▶ _Recorded information_:
:::::
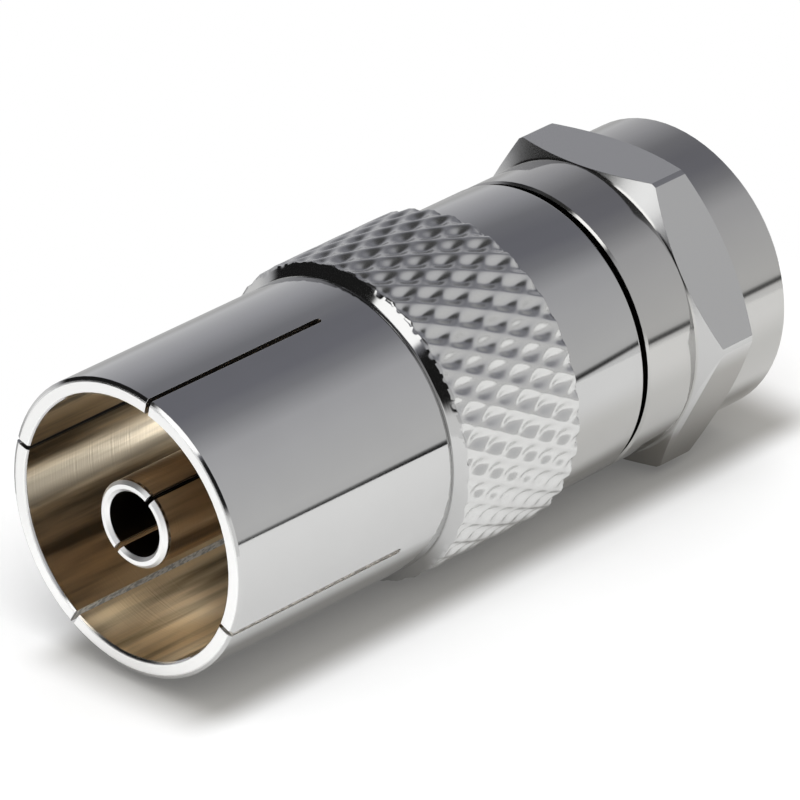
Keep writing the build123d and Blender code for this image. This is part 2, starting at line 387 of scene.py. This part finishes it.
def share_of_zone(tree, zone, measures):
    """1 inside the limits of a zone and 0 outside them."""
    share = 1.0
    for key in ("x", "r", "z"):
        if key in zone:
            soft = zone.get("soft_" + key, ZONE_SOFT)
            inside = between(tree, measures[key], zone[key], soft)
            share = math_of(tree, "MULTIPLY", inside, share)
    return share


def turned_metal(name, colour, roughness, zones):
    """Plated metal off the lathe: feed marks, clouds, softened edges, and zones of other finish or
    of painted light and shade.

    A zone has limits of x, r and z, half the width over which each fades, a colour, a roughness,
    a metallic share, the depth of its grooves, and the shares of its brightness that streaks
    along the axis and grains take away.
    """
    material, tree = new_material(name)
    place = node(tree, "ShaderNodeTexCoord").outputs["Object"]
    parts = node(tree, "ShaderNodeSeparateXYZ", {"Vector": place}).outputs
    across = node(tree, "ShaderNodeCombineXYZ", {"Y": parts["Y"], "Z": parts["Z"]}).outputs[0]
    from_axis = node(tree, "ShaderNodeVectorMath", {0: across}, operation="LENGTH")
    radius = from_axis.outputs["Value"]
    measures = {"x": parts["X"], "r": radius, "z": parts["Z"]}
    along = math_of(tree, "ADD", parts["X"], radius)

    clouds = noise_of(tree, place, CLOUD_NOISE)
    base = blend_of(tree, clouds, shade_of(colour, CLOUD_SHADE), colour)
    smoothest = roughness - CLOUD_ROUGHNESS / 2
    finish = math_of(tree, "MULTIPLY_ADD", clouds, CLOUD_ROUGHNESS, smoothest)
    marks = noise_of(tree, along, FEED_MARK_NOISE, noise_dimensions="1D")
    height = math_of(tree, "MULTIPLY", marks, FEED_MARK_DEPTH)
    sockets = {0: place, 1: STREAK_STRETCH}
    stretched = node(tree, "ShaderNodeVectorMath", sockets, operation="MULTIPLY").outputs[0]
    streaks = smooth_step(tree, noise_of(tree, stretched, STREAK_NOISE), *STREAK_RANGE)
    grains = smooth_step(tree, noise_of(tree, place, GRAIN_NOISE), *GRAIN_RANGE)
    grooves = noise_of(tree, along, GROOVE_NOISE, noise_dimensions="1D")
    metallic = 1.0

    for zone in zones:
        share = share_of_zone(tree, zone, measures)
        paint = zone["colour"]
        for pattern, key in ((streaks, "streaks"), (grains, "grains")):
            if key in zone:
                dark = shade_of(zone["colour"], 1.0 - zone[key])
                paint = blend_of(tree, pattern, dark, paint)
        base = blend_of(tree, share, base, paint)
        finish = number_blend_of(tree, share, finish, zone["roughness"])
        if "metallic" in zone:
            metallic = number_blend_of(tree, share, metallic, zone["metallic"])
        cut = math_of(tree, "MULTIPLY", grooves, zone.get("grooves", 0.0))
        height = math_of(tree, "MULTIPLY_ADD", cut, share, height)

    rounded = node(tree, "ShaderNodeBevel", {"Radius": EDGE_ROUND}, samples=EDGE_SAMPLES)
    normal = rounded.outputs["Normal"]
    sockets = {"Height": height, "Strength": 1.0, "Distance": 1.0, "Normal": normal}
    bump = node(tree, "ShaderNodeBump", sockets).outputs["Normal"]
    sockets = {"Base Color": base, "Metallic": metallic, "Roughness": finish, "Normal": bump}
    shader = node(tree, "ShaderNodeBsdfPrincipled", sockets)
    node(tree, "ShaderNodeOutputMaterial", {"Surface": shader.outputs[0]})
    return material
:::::
▶ _Brief_: Output all of the data again. Match it exactly.

▶ _Answer for this exercise_:
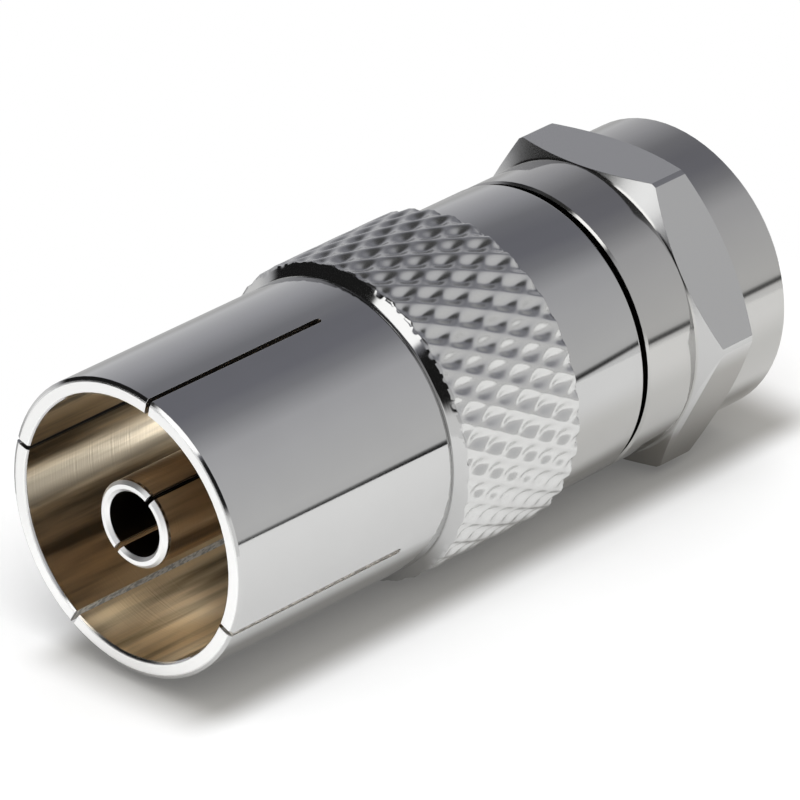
Keep writing the build123d and Blender code for this image. This is part 2, starting at line 387 of scene.py. This part finishes it.
def share_of_zone(tree, zone, measures):
    """1 inside the limits of a zone and 0 outside them."""
    share = 1.0
    for key in ("x", "r", "z"):
        if key in zone:
            soft = zone.get("soft_" + key, ZONE_SOFT)
            inside = between(tree, measures[key], zone[key], soft)
            share = math_of(tree, "MULTIPLY", inside, share)
    return share


def turned_metal(name, colour, roughness, zones):
    """Plated metal off the lathe: feed marks, clouds, softened edges, and zones of other finish or
    of painted light and shade.

    A zone has limits of x, r and z, half the width over which each fades, a colour, a roughness,
    a metallic share, the depth of its grooves, and the shares of its brightness that streaks
    along the axis and grains take away.
    """
    material, tree = new_material(name)
    place = node(tree, "ShaderNodeTexCoord").outputs["Object"]
    parts = node(tree, "ShaderNodeSeparateXYZ", {"Vector": place}).outputs
    across = node(tree, "ShaderNodeCombineXYZ", {"Y": parts["Y"], "Z": parts["Z"]}).outputs[0]
    from_axis = node(tree, "ShaderNodeVectorMath", {0: across}, operation="LENGTH")
    radius = from_axis.outputs["Value"]
    measures = {"x": parts["X"], "r": radius, "z": parts["Z"]}
    along = math_of(tree, "ADD", parts["X"], radius)

    clouds = noise_of(tree, place, CLOUD_NOISE)
    base = blend_of(tree, clouds, shade_of(colour, CLOUD_SHADE), colour)
    smoothest = roughness - CLOUD_ROUGHNESS / 2
    finish = math_of(tree, "MULTIPLY_ADD", clouds, CLOUD_ROUGHNESS, smoothest)
    marks = noise_of(tree, along, FEED_MARK_NOISE, noise_dimensions="1D")
    height = math_of(tree, "MULTIPLY", marks, FEED_MARK_DEPTH)
    sockets = {0: place, 1: STREAK_STRETCH}
    stretched = node(tree, "ShaderNodeVectorMath", sockets, operation="MULTIPLY").outputs[0]
    streaks = smooth_step(tree, noise_of(tree, stretched, STREAK_NOISE), *STREAK_RANGE)
    grains = smooth_step(tree, noise_of(tree, place, GRAIN_NOISE), *GRAIN_RANGE)
    grooves = noise_of(tree, along, GROOVE_NOISE, noise_dimensions="1D")
    metallic = 1.0

    for zone in zones:
        share = share_of_zone(tree, zone, measures)
        paint = zone["colour"]
        for pattern, key in ((streaks, "streaks"), (grains, "grains")):
            if key in zone:
                dark = shade_of(zone["colour"], 1.0 - zone[key])
                paint = blend_of(tree, pattern, dark, paint)
        base = blend_of(tree, share, base, paint)
        finish = number_blend_of(tree, share, finish, zone["roughness"])
        if "metallic" in zone:
            metallic = number_blend_of(tree, share, metallic, zone["metallic"])
        cut = math_of(tree, "MULTIPLY", grooves, zone.get("grooves", 0.0))
        height = math_of(tree, "MULTIPLY_ADD", cut, share, height)

    rounded = node(tree, "ShaderNodeBevel", {"Radius": EDGE_ROUND}, samples=EDGE_SAMPLES)
    normal = rounded.outputs["Normal"]
    sockets = {"Height": height, "Strength": 1.0, "Distance": 1.0, "Normal": normal}
    bump = node(tree, "ShaderNodeBump", sockets).outputs["Normal"]
    sockets = {"Base Color": base, "Metallic": metallic, "Roughness": finish, "Normal": bump}
    shader = node(tree, "ShaderNodeBsdfPrincipled", sockets)
    node(tree, "ShaderNodeOutputMaterial", {"Surface": shader.outputs[0]})
    return material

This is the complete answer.